Parents need to learn to bluff. And take risks. And often, take a seat back and give time and space.

Yesterday Jackie peeled 1kg of potatoes. She was so excited to do it. Two days ago I showed both girls how to peel potatoes and carrots and we made soup together. They subconsciously seek every experience that empowers them to be independent, to survive long term.

On a few occasions, I prepared the red or white pasta sauce and Jackie did the rest, preparing and serving dinner. And the most exciting part? It was delicious! I have lost count how many times she cooked pasta.

When they have nothing to do, the girls get antsy and get into trouble. They get on my nerves and then they get grumpy. The biggest learning experience for a parent is to delegate well. Once you get this down, you can be a manager and a good leader in any successful corporation. Assessing you kid’s abilities and prior experience and natural abilities will help you delegate stretching experiences. Not too hard or complicated so they would lose interest or faith. Not too simple so they wouldn’t lose interest or motivation.

Responsibility helps people feel valued and integrated. Responsibility gives purpose and purpose brings happiness.

One of the reasons my girls have thrived in school is because they love responsibility and that is something I can relate to.

Be helpful. Be likable. Be self aware. And help your kid be helpful and likable.

There are times when I am completely spent, and when I go certain places I like to just sit and do nothing. We all have those moments of blissful ignorance. And our brains needs such breaks. But not when blissful ignorance is the status quo.

In California I learned quickly that if I ask what I can help with, my host always had something readily available for me to do: mash the potatoes, set the table, take the recycling out, go to the store and pickup something they forgot, hold the baby, make the lemonade, boil the eggs, cut the cheese… You don’t have to be an expert. You can ask for directions. But I promise you. Self awareness goes a long way. The rest of our lives.

I’m treading water some weeks. Some weeks I feel like I’ve got this. But at least, the challenges evolve with us all growing, and I feel different “muscles” aching.

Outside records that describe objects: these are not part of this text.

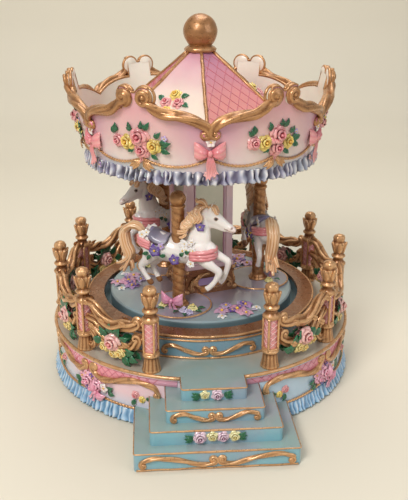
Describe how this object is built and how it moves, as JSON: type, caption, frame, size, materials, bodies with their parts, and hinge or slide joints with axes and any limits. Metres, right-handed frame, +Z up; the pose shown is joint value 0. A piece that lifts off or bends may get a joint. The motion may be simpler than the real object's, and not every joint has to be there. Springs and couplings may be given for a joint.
{
  "type": "wind up music box",
  "caption": "Wind-up carousel music box: horses, mirrored column and scalloped canopy turn on a fenced, stepped resin base while a pinned cylinder plucks a steel comb.",
  "frame": {"origin": "on the turning axis at the resting surface", "axes": "+Z up along the turning axis; the steps are at the front, towards -Y; +X to the right seen from the front"},
  "size_m": [0.1704, 0.2005, 0.1971],
  "materials": {
    "pastel_resin": "painted cast resin under clear gloss, pink to blue",
    "blue_resin": "painted cast resin under clear gloss, grey blue",
    "ruffle_resin": "painted cast resin under clear gloss, mid blue",
    "gold_resin": "antique gold paint on cast resin",
    "canopy_resin": "painted cast resin under clear gloss, pink to cream",
    "roof_resin": "painted cast resin under clear gloss, cream and pink",
    "horse_resin": "painted cast resin under clear gloss, white with caramel mane",
    "column_resin": "painted cast resin under clear gloss, lilac pink",
    "mirror": "small silvered mirror",
    "plate_plastic": "dark moulded closing plate",
    "felt": "glued felt",
    "zinc": "die-cast metal",
    "steel": "plain steel",
    "brass": "turned brass",
    "fly_plastic": "moulded plastic"
  },
  "bodies": {
    "base": {"base_drum": "pastel_resin", "base_steps": "blue_resin", "base_ruffle": "ruffle_resin", "fence_posts": "gold_resin", "fence_rails": "gold_resin", "stage_riser": "blue_resin", "stage_ring": "gold_resin", "spindle_bush": "brass", "closing_plate": "plate_plastic", "felt_ring": "felt", "closing_plate_screws": "steel", "movement_bedplate": "zinc", "movement_screws": "steel", "comb": "steel", "comb_screws": "steel", "governor_frame": "steel"},
    "carousel": {"turntable": "blue_resin", "horse_plate_1": "column_resin", "pole_1": "gold_resin", "horse_1": "horse_resin", "horse_plate_2": "column_resin", "pole_2": "gold_resin", "horse_2": "horse_resin", "horse_plate_3": "column_resin", "pole_3": "gold_resin", "horse_3": "horse_resin", "column_plinth": "gold_resin", "column": "column_resin", "column_mirrors": "mirror", "canopy_ceiling": "canopy_resin", "canopy_valance": "canopy_resin", "canopy_scrolls": "gold_resin", "canopy_ruffle": "ruffle_resin", "canopy_roof": "roof_resin", "roof_ribs": "gold_resin", "finial_collar": "gold_resin", "finial_ball": "gold_resin", "drive_spindle": "brass", "spindle_screws": "steel", "spring_barrel": "brass", "mainspring": "steel", "crown_wheel": "brass"},
    "key": {"winding_key": "steel"},
    "cylinder": {"pinned_cylinder": "brass", "worm_wheel": "fly_plastic"},
    "fly": {"governor_fly": "fly_plastic"}
  },
  "joints": [
    {"name": "carousel_spin", "type": "hinge", "parent": "base", "child": "carousel", "pos_m": [0, 0, 0], "axis": [0, 0, 1], "continuous": true},
    {"name": "key_turn", "type": "hinge", "parent": "base", "child": "key", "pos_m": [0, 0, 0.0056], "axis": [0, 0, 1], "continuous": true},
    {"name": "cylinder_spin", "type": "hinge", "parent": "base", "child": "cylinder", "pos_m": [0.0236, 0, 0.021], "axis": [1, 0, 0], "continuous": true},
    {"name": "fly_spin", "type": "hinge", "parent": "base", "child": "fly", "pos_m": [0.0341, 0.00705, 0.02], "axis": [0, 0, 1], "continuous": true}
  ],
  "couplings": [
    {"joint": "cylinder_spin", "follows": "carousel_spin", "ratio": 4},
    {"joint": "fly_spin", "follows": "carousel_spin", "ratio": 96}
  ]
}
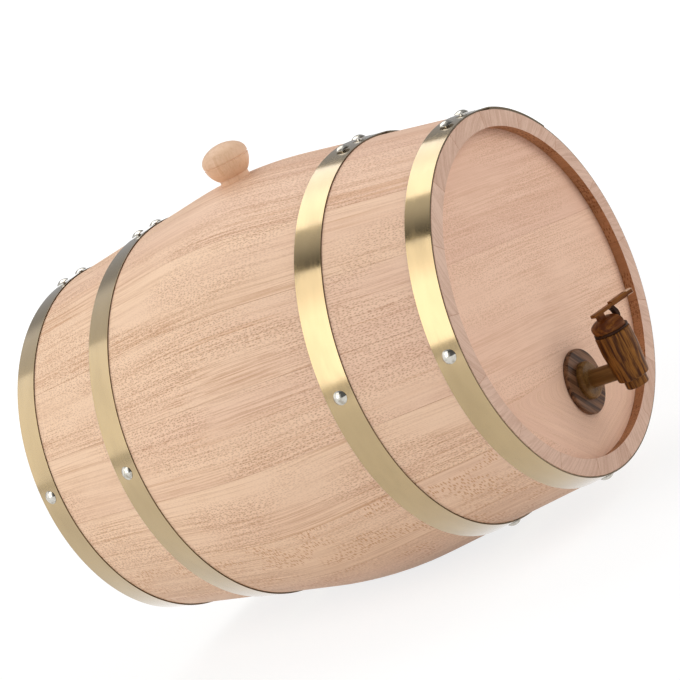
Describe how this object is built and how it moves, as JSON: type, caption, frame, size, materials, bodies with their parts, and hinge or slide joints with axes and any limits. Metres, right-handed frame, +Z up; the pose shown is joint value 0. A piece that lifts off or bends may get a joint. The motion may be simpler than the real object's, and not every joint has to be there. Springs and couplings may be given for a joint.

One more week until school starts. Or so we think. There is a lot of unknown and I am frankly ok with it. The vision and possibility of going to school has inspired in us all a bit of hope and made room to dream and imagine the near future.

This year was hard on Jackie. She had been waiting to meet her sister for so long. She finally met her. I remember the days we couldn’t go get her for the day, Jackie would realize it upon exiting school or arriving home, and would burst into tears.

Then the pandemic came and we all carried our own burdens as best we could. She talked about her frustration and fears some, but she brushed over most of it. I’d go as far as saying she stuffed it down. Because I noticed when she is overwhelmed or furious she clenches her fists. It may be a coincidence, but I noticed her scoliosis in June, because her right shoulder blade seemed slightly pushed out. Ever so slightly though. So I must wonder how much of her scoliosis has been influenced by an emotional charge and muscle tightening.

It’s been a hard season, a hard year. I keep imagining a smooth relationship with my kids in the (near) future. I want to be a happy mom. Not a tired, worn down, grumpy mom. I correct my kids daily these days, but with every action and word, I try to empower them and inspire self awareness. When I have such a clearly defined goal in mind (being a content mom), it only occurred to me that it actually helps to reel me back into reality and ground me into the Truth, despite circumstances.

They won’t remember much of this year. Or who knows… But experiencing responsibility in small doses, I know it will serve them well in the future. Since this summer they can cook, peel potatoes, ride their bikes and deliver fruit (not necessarily in that order and they can do so much more). They are brave and communicative. On the flip side. Just getting dressed is an ordeal. Because they have a particular sense of fashion and they change their mind often. But they don’t have the motor skills to change quickly or smoothly. They also get distracted when putting toys or clothes away.

They love the outdoors. But they ask to go out at the most inconvenient times (heat, rain, crowded, or when we just came in). On the other hand, they “not in the mood” only when we suggest we should go for a walk. Then they are both “miss contrary” and they complain they don’t want to go out with us. They think it’s funny. I don’t. I don’t want one more thing to negotiate with them.

On a positive note, the girls take Rufus out by themselves in the morning and they have proven their efficiency and responsibility with walking the dog.